07-30-2002, 12:33 PM
Just a couple of comments here:
BIND is the number one security risk on the internet. Bind is notoriously vulnerable to various kinds of buffer--overflow attacks.
Treat it cautiosly because it's a dangerous service.
If you must set up a bind dns server:
1. Make sure you are not running any other vulnerable service on the box -- not sendmail --definitely not ftp
2. You must not run BIND as root....but as user named group named
3. You should set the permissions on the config/zone files to 444 or everyone can read, no one can write (except root of course).
4. You should consider running named(or BIND) in a chrooted environment.
5. You must run the latest version of BIND 8 which as of this writing is: 8.2.5
Sorry don't mean to be stern here just trying to watch out for my fellow mac users....remember we're running unix now:D
07-30-2002, 06:29 PM
thanks for letting me know this.

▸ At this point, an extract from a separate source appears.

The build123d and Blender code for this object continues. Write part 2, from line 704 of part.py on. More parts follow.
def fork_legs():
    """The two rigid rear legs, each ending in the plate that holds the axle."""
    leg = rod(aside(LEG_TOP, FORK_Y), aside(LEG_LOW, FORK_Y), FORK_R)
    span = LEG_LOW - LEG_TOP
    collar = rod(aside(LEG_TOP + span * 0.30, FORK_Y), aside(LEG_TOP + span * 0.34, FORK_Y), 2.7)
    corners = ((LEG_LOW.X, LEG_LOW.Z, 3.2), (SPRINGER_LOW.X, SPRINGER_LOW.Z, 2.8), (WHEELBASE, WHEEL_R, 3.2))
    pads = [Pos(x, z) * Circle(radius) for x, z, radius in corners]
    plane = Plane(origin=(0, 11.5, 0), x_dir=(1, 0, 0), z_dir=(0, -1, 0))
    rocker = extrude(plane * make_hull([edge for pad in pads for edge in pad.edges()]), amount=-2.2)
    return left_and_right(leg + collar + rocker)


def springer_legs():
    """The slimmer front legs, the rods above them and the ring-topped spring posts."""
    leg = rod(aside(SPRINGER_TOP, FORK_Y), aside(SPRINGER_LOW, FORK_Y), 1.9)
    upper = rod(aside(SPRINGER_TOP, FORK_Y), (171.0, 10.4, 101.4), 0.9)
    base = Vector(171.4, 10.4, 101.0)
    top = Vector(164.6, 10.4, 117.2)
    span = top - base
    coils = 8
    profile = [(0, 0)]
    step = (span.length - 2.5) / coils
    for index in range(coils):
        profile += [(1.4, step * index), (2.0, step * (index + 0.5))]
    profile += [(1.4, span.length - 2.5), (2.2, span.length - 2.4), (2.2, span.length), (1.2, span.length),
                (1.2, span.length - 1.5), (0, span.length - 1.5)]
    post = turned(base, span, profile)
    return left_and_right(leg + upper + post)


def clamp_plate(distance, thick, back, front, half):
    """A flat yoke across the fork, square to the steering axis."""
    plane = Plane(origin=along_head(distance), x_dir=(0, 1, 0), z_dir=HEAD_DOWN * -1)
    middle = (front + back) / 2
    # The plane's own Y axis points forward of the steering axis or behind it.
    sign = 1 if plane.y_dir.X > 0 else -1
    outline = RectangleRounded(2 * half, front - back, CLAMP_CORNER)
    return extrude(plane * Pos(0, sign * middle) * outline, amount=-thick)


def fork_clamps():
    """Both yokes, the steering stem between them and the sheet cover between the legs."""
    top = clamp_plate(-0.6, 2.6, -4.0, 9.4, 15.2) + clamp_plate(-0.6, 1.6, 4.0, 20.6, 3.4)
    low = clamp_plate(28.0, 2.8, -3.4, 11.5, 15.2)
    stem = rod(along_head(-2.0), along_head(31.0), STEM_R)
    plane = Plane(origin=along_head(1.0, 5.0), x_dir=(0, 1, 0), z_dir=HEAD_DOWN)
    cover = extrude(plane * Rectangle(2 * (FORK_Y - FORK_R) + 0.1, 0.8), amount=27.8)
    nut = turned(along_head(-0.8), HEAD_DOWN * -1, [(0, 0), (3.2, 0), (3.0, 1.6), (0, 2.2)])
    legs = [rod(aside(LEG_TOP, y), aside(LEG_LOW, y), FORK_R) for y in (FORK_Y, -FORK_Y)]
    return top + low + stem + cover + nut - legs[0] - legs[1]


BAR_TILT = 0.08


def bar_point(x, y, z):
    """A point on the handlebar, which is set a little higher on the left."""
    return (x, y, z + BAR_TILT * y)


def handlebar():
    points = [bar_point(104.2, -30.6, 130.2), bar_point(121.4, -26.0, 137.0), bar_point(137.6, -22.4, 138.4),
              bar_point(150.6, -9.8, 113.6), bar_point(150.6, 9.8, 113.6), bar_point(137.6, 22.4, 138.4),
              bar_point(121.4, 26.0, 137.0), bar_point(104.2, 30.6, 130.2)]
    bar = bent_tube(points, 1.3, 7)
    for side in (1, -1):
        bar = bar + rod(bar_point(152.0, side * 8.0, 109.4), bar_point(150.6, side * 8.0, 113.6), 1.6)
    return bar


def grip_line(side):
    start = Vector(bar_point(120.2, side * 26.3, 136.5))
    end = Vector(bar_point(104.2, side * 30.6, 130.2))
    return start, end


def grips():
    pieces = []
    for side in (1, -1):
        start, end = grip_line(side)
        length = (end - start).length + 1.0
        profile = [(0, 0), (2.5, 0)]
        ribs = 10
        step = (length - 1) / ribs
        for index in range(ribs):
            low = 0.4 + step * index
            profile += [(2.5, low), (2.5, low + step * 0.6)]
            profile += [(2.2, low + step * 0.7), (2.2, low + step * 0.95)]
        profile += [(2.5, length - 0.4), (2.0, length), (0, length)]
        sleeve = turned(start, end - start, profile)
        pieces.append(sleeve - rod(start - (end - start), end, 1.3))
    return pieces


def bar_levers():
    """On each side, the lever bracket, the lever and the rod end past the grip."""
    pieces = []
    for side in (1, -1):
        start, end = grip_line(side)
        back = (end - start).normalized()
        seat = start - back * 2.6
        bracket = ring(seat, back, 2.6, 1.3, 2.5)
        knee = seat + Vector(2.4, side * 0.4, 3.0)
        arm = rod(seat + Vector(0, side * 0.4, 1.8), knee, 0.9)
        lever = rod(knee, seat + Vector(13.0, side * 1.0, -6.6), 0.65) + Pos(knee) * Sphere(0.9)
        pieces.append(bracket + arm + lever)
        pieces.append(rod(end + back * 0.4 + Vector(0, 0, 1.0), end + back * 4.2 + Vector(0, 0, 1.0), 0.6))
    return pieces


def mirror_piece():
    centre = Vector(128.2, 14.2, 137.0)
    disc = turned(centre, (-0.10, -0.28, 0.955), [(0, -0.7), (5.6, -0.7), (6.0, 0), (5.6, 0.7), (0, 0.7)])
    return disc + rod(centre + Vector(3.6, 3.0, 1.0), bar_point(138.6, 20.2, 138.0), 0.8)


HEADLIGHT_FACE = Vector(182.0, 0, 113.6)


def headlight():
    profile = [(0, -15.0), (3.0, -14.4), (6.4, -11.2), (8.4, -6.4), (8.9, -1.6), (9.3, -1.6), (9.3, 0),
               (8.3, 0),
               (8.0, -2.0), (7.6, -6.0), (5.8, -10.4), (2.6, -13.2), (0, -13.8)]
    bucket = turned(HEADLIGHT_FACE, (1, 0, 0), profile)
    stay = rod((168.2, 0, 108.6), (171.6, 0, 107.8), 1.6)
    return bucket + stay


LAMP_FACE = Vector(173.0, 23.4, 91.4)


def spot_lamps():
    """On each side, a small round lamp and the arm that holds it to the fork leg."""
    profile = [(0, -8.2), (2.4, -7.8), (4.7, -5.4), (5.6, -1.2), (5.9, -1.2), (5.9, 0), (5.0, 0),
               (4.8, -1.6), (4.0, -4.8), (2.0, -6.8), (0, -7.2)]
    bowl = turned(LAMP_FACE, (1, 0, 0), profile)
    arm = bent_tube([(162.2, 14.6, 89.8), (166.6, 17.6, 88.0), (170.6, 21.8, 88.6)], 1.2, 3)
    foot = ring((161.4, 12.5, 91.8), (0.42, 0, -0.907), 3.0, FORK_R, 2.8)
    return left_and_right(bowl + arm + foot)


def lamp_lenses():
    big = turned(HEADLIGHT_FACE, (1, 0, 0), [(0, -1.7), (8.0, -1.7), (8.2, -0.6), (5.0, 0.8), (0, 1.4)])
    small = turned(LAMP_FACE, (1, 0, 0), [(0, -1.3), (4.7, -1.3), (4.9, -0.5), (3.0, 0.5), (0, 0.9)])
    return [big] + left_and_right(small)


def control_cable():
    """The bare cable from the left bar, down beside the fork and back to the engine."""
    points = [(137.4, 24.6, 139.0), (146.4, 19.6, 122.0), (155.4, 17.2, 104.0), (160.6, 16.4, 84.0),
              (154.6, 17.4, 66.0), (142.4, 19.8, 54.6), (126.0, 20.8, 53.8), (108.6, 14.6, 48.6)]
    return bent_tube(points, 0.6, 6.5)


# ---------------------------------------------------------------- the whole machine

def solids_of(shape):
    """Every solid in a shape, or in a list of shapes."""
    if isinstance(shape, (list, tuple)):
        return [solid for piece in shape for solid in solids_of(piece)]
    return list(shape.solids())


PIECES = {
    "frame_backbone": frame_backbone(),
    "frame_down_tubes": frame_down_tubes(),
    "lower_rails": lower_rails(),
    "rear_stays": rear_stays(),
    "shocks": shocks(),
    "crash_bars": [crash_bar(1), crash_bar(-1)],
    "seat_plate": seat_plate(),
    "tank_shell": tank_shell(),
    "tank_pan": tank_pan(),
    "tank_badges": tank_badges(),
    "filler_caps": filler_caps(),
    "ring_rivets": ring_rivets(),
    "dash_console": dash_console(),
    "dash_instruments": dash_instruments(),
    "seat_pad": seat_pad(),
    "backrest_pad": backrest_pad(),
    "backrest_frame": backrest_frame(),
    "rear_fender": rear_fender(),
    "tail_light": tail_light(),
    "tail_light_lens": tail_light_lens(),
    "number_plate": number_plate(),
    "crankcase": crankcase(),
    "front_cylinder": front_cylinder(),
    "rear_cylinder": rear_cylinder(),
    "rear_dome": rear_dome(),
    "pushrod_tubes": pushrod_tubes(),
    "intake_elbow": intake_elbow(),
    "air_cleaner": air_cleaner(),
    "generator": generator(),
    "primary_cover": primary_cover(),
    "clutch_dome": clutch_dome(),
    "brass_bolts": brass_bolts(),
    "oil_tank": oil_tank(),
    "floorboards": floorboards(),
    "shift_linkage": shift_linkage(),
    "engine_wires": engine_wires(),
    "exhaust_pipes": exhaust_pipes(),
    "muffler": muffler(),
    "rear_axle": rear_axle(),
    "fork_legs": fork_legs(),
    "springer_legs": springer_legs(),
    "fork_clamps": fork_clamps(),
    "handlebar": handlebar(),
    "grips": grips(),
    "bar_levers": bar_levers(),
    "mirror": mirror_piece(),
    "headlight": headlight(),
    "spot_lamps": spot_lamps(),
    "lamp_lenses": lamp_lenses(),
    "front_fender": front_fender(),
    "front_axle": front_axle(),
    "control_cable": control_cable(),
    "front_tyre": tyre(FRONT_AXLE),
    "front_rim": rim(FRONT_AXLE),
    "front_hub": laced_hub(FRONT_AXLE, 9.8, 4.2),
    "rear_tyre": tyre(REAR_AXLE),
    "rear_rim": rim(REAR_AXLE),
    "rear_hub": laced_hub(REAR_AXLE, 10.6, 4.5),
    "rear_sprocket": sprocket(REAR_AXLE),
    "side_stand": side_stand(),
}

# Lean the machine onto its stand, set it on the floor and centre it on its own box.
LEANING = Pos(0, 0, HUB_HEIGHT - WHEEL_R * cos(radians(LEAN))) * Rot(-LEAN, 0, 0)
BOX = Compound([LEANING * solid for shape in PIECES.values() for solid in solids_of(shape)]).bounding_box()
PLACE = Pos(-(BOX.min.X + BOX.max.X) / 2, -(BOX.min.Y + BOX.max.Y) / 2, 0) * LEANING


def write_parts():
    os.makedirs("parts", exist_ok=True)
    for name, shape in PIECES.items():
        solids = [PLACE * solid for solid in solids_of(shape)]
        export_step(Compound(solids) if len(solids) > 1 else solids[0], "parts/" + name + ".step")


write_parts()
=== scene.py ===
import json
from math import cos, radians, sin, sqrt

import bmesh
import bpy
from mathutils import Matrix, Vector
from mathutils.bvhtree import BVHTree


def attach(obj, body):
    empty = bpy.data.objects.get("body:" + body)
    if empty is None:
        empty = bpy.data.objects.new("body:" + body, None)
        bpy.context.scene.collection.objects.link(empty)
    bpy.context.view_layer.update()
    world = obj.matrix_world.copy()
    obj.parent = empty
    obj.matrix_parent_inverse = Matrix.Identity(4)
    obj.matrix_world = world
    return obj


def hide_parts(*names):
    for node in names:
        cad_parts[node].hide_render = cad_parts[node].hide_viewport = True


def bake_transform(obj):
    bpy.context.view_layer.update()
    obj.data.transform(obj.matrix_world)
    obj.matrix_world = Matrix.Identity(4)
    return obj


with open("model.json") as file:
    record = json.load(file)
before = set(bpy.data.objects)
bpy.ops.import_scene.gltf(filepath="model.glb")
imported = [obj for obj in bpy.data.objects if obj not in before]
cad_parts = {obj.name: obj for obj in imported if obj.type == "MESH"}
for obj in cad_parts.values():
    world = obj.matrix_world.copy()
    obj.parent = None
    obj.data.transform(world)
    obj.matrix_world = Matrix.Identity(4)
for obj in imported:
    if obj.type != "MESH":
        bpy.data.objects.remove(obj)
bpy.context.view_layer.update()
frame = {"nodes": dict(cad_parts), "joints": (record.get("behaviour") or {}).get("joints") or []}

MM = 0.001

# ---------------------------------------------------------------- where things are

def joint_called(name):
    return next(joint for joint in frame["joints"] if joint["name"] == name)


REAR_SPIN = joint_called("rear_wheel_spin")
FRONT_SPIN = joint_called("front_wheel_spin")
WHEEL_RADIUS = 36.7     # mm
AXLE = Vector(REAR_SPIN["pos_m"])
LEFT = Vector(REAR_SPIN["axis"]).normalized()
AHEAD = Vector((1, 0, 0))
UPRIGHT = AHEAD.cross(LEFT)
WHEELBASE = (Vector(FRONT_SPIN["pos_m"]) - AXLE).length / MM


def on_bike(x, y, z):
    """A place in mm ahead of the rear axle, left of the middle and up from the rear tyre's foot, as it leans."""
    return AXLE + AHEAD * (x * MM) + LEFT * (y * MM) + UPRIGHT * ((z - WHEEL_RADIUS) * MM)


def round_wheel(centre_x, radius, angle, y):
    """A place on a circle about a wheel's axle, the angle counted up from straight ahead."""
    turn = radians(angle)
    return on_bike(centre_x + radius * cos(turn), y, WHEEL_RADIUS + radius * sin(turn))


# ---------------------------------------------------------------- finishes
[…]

I have temporarily abandoned setting this up anyways because i have been trying to get other stuff done. This would only be for my internal use on my LAN not for public use if that makes a difference. I am currently up to X.1.5 and I am running HTTP and FTP on my server too. Is there a replacement program that I could use to do the same thing that is more secure. As it stands right now my 7100 (specs in signature) is my DNS and email server and that is the only thing it is being used for. This was set up to be a temporary thing since I really do not have the room for this machine, even headless. I really would like to get those two things set up on my iMac (my server).
07-31-2002, 06:37 AM
What about Bind 9.x?
Any security issues with that yet?
07-31-2002, 03:36 PM
If you run bind 8 or 9 as user named/group named and chroot it and give user named a shell of say /dev/null or /bin/false then even if a badguy busts bind, he gets nothing....no root perms and no shell.